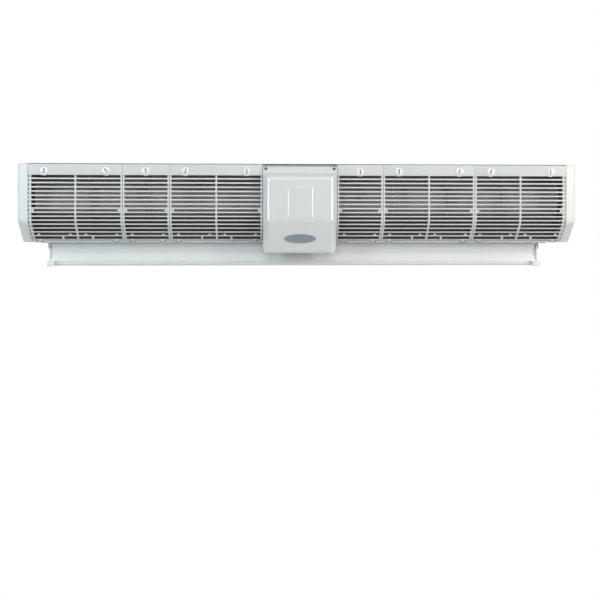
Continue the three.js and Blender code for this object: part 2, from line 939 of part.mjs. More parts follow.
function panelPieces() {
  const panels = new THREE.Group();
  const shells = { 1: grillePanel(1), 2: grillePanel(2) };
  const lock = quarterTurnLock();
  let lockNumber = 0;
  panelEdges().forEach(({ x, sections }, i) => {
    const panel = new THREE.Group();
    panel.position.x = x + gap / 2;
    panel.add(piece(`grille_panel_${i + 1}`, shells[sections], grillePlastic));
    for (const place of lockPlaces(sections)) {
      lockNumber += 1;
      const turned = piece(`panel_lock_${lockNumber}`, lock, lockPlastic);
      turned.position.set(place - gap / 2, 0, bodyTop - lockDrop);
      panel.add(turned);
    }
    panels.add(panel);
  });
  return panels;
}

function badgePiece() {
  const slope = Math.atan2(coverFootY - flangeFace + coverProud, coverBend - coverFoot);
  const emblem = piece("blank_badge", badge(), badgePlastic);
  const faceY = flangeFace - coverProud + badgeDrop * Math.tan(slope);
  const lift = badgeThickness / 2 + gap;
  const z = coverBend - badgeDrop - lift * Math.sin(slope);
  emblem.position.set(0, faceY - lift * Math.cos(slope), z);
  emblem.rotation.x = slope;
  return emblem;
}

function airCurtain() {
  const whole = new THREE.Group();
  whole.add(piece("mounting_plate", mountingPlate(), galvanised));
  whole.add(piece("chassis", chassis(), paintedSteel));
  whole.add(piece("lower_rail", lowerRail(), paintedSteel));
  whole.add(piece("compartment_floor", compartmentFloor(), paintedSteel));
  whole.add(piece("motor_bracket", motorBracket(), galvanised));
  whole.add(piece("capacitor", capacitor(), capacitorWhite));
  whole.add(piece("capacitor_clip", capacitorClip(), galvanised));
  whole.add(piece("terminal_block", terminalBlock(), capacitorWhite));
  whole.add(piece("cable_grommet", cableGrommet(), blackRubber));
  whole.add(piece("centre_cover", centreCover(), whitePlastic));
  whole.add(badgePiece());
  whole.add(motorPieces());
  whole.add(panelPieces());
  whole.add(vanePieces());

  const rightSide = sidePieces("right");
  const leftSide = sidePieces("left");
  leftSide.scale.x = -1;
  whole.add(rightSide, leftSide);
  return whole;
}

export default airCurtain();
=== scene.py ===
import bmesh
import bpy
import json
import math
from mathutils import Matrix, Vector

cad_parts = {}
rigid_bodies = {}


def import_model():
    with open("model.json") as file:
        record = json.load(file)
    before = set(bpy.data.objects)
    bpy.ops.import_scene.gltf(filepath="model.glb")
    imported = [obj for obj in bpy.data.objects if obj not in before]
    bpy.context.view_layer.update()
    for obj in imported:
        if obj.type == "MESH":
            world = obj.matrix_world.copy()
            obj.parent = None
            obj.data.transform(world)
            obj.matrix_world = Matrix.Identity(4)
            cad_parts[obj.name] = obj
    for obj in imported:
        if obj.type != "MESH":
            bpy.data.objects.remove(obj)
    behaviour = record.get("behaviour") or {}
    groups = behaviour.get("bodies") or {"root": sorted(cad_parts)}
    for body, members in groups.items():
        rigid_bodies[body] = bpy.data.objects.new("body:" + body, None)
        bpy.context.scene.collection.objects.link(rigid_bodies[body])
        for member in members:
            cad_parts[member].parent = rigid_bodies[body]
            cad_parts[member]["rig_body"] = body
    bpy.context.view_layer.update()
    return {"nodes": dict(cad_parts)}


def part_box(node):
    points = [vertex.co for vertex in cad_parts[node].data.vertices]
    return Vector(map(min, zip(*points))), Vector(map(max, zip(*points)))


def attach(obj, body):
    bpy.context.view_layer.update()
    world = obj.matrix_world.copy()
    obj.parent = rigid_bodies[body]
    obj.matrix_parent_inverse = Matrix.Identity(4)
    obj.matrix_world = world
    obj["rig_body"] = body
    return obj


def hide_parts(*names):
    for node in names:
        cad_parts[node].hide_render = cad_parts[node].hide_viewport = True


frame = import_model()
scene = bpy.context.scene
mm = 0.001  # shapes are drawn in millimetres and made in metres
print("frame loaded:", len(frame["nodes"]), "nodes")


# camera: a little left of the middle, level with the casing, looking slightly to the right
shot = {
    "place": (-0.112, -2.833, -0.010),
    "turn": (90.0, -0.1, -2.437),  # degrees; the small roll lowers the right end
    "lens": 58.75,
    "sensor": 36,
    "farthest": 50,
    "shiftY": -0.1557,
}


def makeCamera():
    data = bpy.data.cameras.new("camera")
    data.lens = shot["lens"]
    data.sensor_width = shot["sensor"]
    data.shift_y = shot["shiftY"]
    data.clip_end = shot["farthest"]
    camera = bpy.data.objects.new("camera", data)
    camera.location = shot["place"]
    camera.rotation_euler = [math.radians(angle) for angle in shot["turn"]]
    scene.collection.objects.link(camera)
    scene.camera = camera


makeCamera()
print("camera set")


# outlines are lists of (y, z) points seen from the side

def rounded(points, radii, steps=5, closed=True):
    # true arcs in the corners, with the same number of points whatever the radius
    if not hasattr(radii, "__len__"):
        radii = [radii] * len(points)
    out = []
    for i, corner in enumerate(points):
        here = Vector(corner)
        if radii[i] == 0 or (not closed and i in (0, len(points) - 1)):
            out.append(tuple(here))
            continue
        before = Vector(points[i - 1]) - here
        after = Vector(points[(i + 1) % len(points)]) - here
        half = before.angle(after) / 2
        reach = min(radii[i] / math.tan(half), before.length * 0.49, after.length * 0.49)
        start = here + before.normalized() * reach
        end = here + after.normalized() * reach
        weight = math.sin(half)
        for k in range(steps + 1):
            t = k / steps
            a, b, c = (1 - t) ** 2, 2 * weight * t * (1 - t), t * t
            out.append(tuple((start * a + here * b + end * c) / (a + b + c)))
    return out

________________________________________

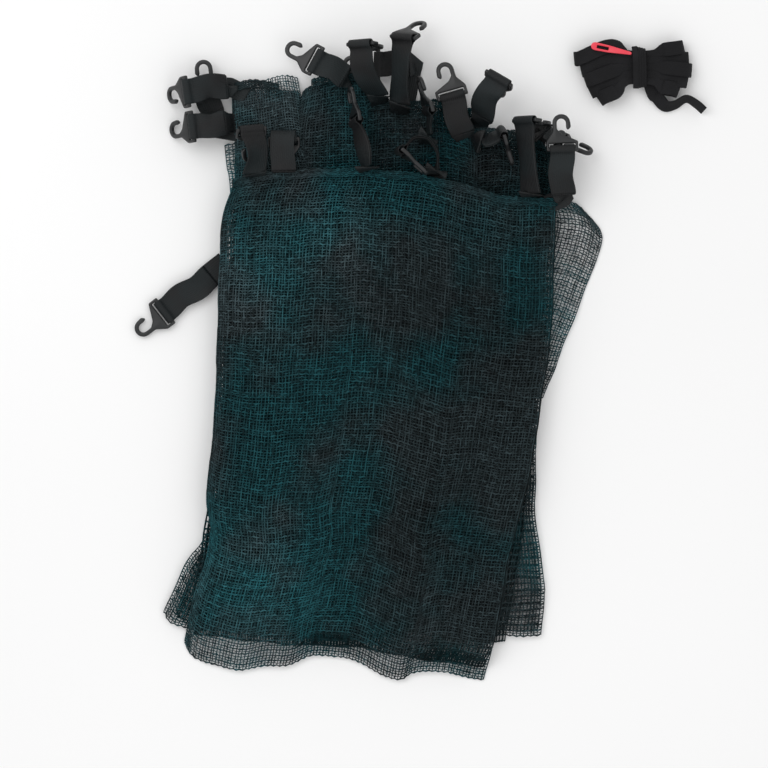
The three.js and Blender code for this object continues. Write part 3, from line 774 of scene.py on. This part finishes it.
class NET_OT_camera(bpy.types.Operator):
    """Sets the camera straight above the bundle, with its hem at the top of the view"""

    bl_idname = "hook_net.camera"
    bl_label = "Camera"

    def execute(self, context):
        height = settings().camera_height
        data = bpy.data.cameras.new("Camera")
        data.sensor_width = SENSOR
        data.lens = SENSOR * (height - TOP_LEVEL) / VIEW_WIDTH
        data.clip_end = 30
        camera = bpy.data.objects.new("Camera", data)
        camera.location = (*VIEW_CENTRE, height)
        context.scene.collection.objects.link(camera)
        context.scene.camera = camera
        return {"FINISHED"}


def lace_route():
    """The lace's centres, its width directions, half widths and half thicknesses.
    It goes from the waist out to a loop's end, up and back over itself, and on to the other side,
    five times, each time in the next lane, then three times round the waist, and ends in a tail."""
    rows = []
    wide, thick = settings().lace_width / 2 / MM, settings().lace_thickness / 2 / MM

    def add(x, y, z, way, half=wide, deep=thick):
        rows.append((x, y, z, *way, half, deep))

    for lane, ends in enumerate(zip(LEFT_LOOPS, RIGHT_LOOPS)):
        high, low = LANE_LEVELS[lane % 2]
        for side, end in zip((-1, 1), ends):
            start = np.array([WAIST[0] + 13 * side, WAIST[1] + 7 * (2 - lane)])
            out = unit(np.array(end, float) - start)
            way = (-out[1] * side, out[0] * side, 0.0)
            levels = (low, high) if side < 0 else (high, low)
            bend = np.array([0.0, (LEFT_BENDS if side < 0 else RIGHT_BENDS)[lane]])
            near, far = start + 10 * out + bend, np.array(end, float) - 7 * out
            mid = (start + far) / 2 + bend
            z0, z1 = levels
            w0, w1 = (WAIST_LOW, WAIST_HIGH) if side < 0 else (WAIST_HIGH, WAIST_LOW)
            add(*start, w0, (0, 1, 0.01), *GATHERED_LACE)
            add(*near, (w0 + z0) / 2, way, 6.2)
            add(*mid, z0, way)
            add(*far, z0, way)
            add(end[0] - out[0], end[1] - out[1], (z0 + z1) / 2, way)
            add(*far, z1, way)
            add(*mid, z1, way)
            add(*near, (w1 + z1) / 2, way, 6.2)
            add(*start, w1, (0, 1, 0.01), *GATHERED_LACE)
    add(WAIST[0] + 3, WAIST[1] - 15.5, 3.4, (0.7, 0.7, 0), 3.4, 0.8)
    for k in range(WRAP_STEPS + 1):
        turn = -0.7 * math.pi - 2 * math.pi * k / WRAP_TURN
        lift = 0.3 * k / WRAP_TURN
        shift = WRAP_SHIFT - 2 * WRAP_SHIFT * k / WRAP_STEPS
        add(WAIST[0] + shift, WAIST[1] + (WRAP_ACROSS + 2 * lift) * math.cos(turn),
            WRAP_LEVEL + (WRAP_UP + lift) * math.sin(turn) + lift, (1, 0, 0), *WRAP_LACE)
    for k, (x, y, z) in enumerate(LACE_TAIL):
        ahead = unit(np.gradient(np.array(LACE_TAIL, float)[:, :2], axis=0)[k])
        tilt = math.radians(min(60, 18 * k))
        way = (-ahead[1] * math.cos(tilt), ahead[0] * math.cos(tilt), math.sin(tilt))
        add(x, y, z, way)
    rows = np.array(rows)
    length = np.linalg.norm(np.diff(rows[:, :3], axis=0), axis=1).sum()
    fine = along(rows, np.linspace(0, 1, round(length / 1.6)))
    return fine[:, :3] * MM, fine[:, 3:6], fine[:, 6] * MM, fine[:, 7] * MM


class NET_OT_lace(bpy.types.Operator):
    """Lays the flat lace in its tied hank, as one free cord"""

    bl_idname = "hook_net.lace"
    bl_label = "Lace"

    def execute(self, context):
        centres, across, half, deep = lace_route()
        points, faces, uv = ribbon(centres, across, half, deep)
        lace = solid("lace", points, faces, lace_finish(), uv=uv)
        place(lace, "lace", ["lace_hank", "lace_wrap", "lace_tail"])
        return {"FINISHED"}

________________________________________

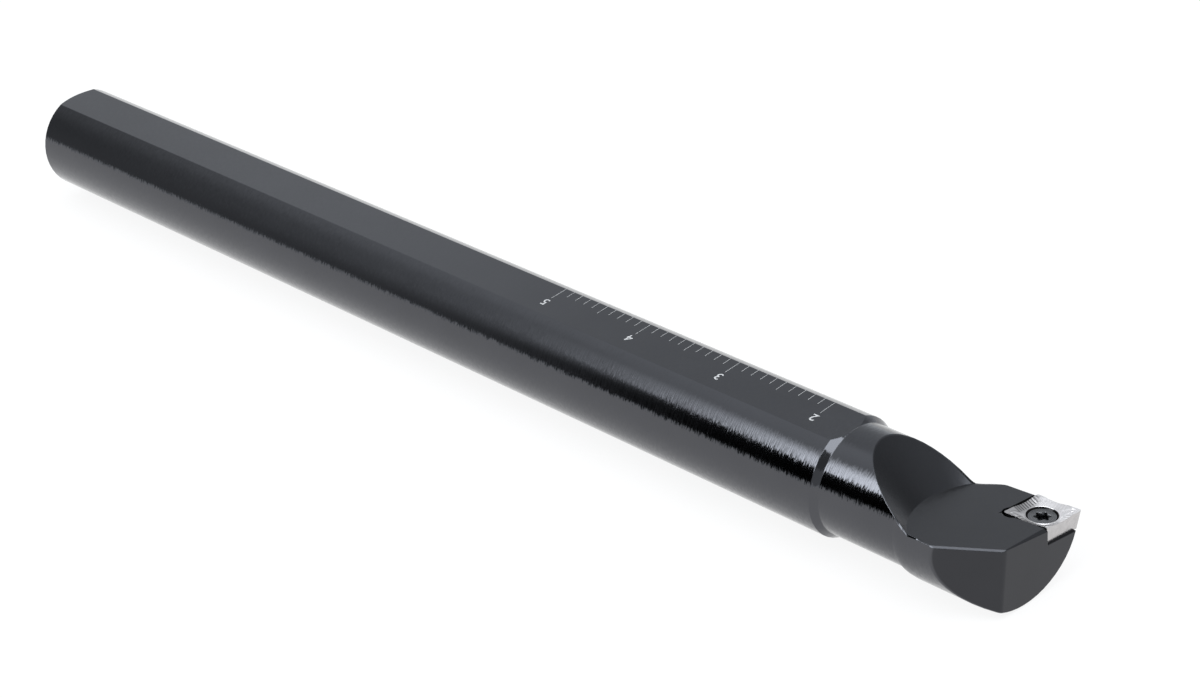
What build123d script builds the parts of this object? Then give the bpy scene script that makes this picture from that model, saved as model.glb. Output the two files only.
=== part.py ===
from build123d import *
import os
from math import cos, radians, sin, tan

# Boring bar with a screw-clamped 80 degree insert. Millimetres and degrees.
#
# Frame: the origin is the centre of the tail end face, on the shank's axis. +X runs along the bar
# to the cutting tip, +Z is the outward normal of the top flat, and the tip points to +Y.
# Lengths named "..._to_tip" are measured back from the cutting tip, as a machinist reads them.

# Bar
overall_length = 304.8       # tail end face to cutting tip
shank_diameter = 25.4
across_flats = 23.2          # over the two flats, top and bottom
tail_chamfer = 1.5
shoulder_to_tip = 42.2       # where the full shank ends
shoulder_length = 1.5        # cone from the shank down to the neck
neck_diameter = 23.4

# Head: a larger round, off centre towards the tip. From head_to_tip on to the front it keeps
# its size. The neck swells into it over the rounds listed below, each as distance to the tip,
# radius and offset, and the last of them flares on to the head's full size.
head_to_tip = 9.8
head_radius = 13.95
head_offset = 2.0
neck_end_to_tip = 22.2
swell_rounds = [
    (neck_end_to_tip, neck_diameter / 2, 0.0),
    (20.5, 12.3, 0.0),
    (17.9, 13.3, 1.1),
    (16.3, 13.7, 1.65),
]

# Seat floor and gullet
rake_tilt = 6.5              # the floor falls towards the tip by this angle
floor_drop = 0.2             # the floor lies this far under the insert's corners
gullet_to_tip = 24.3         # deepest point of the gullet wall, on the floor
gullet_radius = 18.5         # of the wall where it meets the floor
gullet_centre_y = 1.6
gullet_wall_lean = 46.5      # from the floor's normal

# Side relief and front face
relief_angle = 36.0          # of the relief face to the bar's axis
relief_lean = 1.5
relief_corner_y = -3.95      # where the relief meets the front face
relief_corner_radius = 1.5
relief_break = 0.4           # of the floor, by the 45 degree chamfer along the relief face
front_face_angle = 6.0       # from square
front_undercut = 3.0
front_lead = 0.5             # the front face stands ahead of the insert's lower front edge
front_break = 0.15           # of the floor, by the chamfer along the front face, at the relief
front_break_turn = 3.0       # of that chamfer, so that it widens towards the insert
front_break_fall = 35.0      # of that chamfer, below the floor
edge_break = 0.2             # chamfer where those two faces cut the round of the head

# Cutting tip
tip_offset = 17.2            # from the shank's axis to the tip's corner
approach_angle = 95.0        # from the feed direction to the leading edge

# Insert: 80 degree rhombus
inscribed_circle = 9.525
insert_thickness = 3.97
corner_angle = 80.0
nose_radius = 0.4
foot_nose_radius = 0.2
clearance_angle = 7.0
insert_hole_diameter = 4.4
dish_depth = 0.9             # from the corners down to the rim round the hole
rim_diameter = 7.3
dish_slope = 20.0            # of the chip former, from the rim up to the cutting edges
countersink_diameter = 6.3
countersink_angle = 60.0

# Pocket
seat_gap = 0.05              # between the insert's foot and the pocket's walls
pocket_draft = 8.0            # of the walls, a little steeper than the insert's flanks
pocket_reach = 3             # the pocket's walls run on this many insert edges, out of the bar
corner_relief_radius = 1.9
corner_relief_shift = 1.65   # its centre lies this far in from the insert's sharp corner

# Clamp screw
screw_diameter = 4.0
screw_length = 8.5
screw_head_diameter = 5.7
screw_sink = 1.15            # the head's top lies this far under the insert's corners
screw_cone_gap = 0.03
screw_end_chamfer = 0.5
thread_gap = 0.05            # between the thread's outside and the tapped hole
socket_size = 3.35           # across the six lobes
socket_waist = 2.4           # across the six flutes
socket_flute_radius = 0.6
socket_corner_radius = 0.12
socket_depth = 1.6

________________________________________

> _TASK REQUIREMENTS_: Report only how many lines in the listing contain the string "Blender".

> _SOLUTION FOR THIS TASK_: 2